## begin Given material
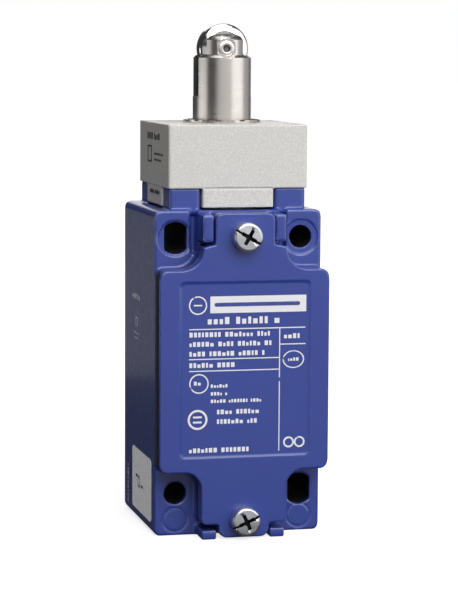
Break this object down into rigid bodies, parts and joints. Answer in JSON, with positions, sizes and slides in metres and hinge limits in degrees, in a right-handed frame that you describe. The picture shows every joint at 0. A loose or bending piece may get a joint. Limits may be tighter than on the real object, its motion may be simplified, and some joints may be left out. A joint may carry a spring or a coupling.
{
  "type": "limit switch",
  "caption": "Metal-bodied limit switch with a steel roller plunger head, screwed front cover, four-hole fixing and a threaded cable entry in the bottom.",
  "frame": {"origin": "centre of the four-hole fixing pattern, on the back mounting face", "axes": "+X right seen from the front, +Y out of the back mounting face (the cover is towards -Y), +Z along the body towards the roller"},
  "size_m": [0.0404, 0.0473, 0.1198],
  "materials": {
    "body_paint": "satin blue stoving enamel on a die casting",
    "head_zamak": "bare tumbled zinc alloy, fine grained and matt",
    "turned_steel": "turned stainless steel",
    "ground_steel": "hardened and ground steel",
    "pressed_steel": "bright pressed steel",
    "zinc_steel": "zinc plated steel",
    "spring_steel": "drawn spring wire",
    "sintered_bronze": "sintered bronze",
    "seal_rubber": "moulded nitrile rubber",
    "black_plastic": "moulded glass filled plastic",
    "clear_white_plastic": "moulded plastic",
    "natural_plastic": "moulded acetal",
    "red_plastic": "moulded plastic",
    "contact_brass": "stamped brass",
    "silver_tip": "silver alloy",
    "label_film": "printed film"
  },
  "bodies": {
    "housing": {"body_housing": "body_paint", "cover": "body_paint", "cover_gasket": "seal_rubber", "cover_screws": "zinc_steel", "cover_screw_seals": "seal_rubber", "head_housing": "head_zamak", "head_gasket": "seal_rubber", "head_screws": "zinc_steel", "wiper_retainer": "pressed_steel", "wiper_seal": "seal_rubber", "guide_bush": "sintered_bronze", "plunger_spring": "spring_steel", "spring_seat": "zinc_steel", "rod_seal": "seal_rubber", "contact_block_base": "black_plastic", "contact_block_cover": "clear_white_plastic", "contact_return_spring": "spring_steel", "fixed_contacts": "contact_brass", "fixed_tips": "silver_tip", "terminal_clamps": "zinc_steel", "terminal_screws": "zinc_steel", "contact_block_screws": "zinc_steel", "earth_clamp": "contact_brass", "earth_screw": "contact_brass", "side_label": "label_film"},
    "plunger": {"roller_plunger": "turned_steel", "roller_pin": "turned_steel", "stop_ring": "spring_steel", "transfer_rod": "natural_plastic"},
    "roller": {"roller": "ground_steel"},
    "contact_plunger": {"contact_plunger": "red_plastic"},
    "contact_carrier": {"bridge_carrier": "red_plastic", "closed_bridge": "contact_brass", "open_bridge": "contact_brass", "bridge_tips": "silver_tip", "overtravel_spring": "spring_steel"}
  },
  "joints": [
    {"name": "plunger_slide", "type": "slide", "parent": "housing", "child": "plunger", "axis": [0, 0, -1], "range_m": [0, 0.0055], "stiffness_N_per_m": 1500, "springref_m": -0.008, "deforming": ["plunger_spring"]},
    {"name": "roller_spin", "type": "hinge", "parent": "plunger", "child": "roller", "pos_m": [0, -0.0192, 0.07375], "axis": [0, 1, 0], "continuous": true},
    {"name": "contact_push", "type": "slide", "parent": "housing", "child": "contact_plunger", "axis": [0, 0, -1], "range_m": [0, 0.0055]},
    {"name": "carrier_slide", "type": "slide", "parent": "housing", "child": "contact_carrier", "axis": [0, 0, -1], "range_m": [0, 0.0022], "deforming": ["contact_return_spring", "overtravel_spring"]}
  ],
  "couplings": [
    {"joint": "contact_push", "follows": "plunger_slide", "ratio": 1},
    {"joint": "carrier_slide", "follows": "plunger_slide", "ratio": 0.4}
  ]
}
## end Given material
Give an exact copy of all the data shown above.

| Exercise result |
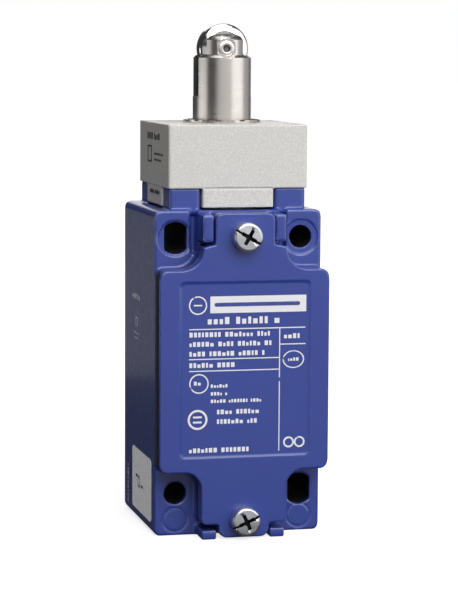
Break this object down into rigid bodies, parts and joints. Answer in JSON, with positions, sizes and slides in metres and hinge limits in degrees, in a right-handed frame that you describe. The picture shows every joint at 0. A loose or bending piece may get a joint. Limits may be tighter than on the real object, its motion may be simplified, and some joints may be left out. A joint may carry a spring or a coupling.
{
  "type": "limit switch",
  "caption": "Metal-bodied limit switch with a steel roller plunger head, screwed front cover, four-hole fixing and a threaded cable entry in the bottom.",
  "frame": {"origin": "centre of the four-hole fixing pattern, on the back mounting face", "axes": "+X right seen from the front, +Y out of the back mounting face (the cover is towards -Y), +Z along the body towards the roller"},
  "size_m": [0.0404, 0.0473, 0.1198],
  "materials": {
    "body_paint": "satin blue stoving enamel on a die casting",
    "head_zamak": "bare tumbled zinc alloy, fine grained and matt",
    "turned_steel": "turned stainless steel",
    "ground_steel": "hardened and ground steel",
    "pressed_steel": "bright pressed steel",
    "zinc_steel": "zinc plated steel",
    "spring_steel": "drawn spring wire",
    "sintered_bronze": "sintered bronze",
    "seal_rubber": "moulded nitrile rubber",
    "black_plastic": "moulded glass filled plastic",
    "clear_white_plastic": "moulded plastic",
    "natural_plastic": "moulded acetal",
    "red_plastic": "moulded plastic",
    "contact_brass": "stamped brass",
    "silver_tip": "silver alloy",
    "label_film": "printed film"
  },
  "bodies": {
    "housing": {"body_housing": "body_paint", "cover": "body_paint", "cover_gasket": "seal_rubber", "cover_screws": "zinc_steel", "cover_screw_seals": "seal_rubber", "head_housing": "head_zamak", "head_gasket": "seal_rubber", "head_screws": "zinc_steel", "wiper_retainer": "pressed_steel", "wiper_seal": "seal_rubber", "guide_bush": "sintered_bronze", "plunger_spring": "spring_steel", "spring_seat": "zinc_steel", "rod_seal": "seal_rubber", "contact_block_base": "black_plastic", "contact_block_cover": "clear_white_plastic", "contact_return_spring": "spring_steel", "fixed_contacts": "contact_brass", "fixed_tips": "silver_tip", "terminal_clamps": "zinc_steel", "terminal_screws": "zinc_steel", "contact_block_screws": "zinc_steel", "earth_clamp": "contact_brass", "earth_screw": "contact_brass", "side_label": "label_film"},
    "plunger": {"roller_plunger": "turned_steel", "roller_pin": "turned_steel", "stop_ring": "spring_steel", "transfer_rod": "natural_plastic"},
    "roller": {"roller": "ground_steel"},
    "contact_plunger": {"contact_plunger": "red_plastic"},
    "contact_carrier": {"bridge_carrier": "red_plastic", "closed_bridge": "contact_brass", "open_bridge": "contact_brass", "bridge_tips": "silver_tip", "overtravel_spring": "spring_steel"}
  },
  "joints": [
    {"name": "plunger_slide", "type": "slide", "parent": "housing", "child": "plunger", "axis": [0, 0, -1], "range_m": [0, 0.0055], "stiffness_N_per_m": 1500, "springref_m": -0.008, "deforming": ["plunger_spring"]},
    {"name": "roller_spin", "type": "hinge", "parent": "plunger", "child": "roller", "pos_m": [0, -0.0192, 0.07375], "axis": [0, 1, 0], "continuous": true},
    {"name": "contact_push", "type": "slide", "parent": "housing", "child": "contact_plunger", "axis": [0, 0, -1], "range_m": [0, 0.0055]},
    {"name": "carrier_slide", "type": "slide", "parent": "housing", "child": "contact_carrier", "axis": [0, 0, -1], "range_m": [0, 0.0022], "deforming": ["contact_return_spring", "overtravel_spring"]}
  ],
  "couplings": [
    {"joint": "contact_push", "follows": "plunger_slide", "ratio": 1},
    {"joint": "carrier_slide", "follows": "plunger_slide", "ratio": 0.4}
  ]
}